Extract, without alteration, each line from the start of the listing to the line bearing "return [(CONTACT_X, CONTACT_Y0".
══════
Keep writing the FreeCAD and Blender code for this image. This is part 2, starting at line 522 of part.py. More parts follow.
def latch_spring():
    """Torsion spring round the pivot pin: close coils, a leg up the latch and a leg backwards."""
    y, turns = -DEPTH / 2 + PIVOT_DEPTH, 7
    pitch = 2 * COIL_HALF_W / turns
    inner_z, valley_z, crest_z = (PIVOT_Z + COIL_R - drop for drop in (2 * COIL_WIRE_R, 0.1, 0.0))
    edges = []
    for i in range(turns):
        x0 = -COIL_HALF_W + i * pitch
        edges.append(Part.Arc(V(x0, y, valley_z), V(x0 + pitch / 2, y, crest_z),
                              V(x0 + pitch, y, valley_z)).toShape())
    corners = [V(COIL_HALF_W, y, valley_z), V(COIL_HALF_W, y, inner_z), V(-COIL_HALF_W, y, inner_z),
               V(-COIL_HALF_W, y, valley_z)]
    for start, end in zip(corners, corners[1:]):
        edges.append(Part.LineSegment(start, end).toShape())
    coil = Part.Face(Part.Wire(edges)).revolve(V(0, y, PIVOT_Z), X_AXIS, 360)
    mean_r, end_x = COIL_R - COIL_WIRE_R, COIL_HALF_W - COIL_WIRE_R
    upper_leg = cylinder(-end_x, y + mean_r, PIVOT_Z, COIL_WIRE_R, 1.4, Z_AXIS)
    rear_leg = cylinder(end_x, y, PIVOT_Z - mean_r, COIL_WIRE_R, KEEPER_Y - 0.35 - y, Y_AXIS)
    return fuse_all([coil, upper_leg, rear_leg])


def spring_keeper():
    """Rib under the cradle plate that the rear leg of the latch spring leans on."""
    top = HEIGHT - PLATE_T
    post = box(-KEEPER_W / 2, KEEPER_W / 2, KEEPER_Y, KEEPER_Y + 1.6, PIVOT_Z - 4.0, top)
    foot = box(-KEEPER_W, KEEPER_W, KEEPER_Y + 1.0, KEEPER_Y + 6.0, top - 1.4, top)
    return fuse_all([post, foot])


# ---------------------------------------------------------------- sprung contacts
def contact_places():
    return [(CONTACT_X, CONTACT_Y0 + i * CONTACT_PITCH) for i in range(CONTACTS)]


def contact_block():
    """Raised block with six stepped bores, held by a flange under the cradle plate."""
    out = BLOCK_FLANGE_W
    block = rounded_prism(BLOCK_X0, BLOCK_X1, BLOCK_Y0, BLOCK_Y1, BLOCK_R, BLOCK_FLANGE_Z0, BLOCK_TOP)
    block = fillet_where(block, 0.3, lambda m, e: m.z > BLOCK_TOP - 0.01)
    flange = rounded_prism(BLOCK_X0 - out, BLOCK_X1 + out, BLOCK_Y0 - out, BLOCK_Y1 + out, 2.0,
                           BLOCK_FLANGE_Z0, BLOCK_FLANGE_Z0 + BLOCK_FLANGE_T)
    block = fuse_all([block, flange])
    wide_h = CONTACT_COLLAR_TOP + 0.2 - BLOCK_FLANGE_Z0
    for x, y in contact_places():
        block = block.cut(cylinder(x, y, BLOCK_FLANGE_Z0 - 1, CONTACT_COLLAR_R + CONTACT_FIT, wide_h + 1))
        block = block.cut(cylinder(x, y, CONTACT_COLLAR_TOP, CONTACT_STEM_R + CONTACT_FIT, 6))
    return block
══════
> Solution for this task
Keep writing the FreeCAD and Blender code for this image. This is part 2, starting at line 522 of part.py. More parts follow.
def latch_spring():
    """Torsion spring round the pivot pin: close coils, a leg up the latch and a leg backwards."""
    y, turns = -DEPTH / 2 + PIVOT_DEPTH, 7
    pitch = 2 * COIL_HALF_W / turns
    inner_z, valley_z, crest_z = (PIVOT_Z + COIL_R - drop for drop in (2 * COIL_WIRE_R, 0.1, 0.0))
    edges = []
    for i in range(turns):
        x0 = -COIL_HALF_W + i * pitch
        edges.append(Part.Arc(V(x0, y, valley_z), V(x0 + pitch / 2, y, crest_z),
                              V(x0 + pitch, y, valley_z)).toShape())
    corners = [V(COIL_HALF_W, y, valley_z), V(COIL_HALF_W, y, inner_z), V(-COIL_HALF_W, y, inner_z),
               V(-COIL_HALF_W, y, valley_z)]
    for start, end in zip(corners, corners[1:]):
        edges.append(Part.LineSegment(start, end).toShape())
    coil = Part.Face(Part.Wire(edges)).revolve(V(0, y, PIVOT_Z), X_AXIS, 360)
    mean_r, end_x = COIL_R - COIL_WIRE_R, COIL_HALF_W - COIL_WIRE_R
    upper_leg = cylinder(-end_x, y + mean_r, PIVOT_Z, COIL_WIRE_R, 1.4, Z_AXIS)
    rear_leg = cylinder(end_x, y, PIVOT_Z - mean_r, COIL_WIRE_R, KEEPER_Y - 0.35 - y, Y_AXIS)
    return fuse_all([coil, upper_leg, rear_leg])


def spring_keeper():
    """Rib under the cradle plate that the rear leg of the latch spring leans on."""
    top = HEIGHT - PLATE_T
    post = box(-KEEPER_W / 2, KEEPER_W / 2, KEEPER_Y, KEEPER_Y + 1.6, PIVOT_Z - 4.0, top)
    foot = box(-KEEPER_W, KEEPER_W, KEEPER_Y + 1.0, KEEPER_Y + 6.0, top - 1.4, top)
    return fuse_all([post, foot])


# ---------------------------------------------------------------- sprung contacts
def contact_places():
    return [(CONTACT_X, CONTACT_Y0 + i * CONTACT_PITCH) for i in range(CONTACTS)]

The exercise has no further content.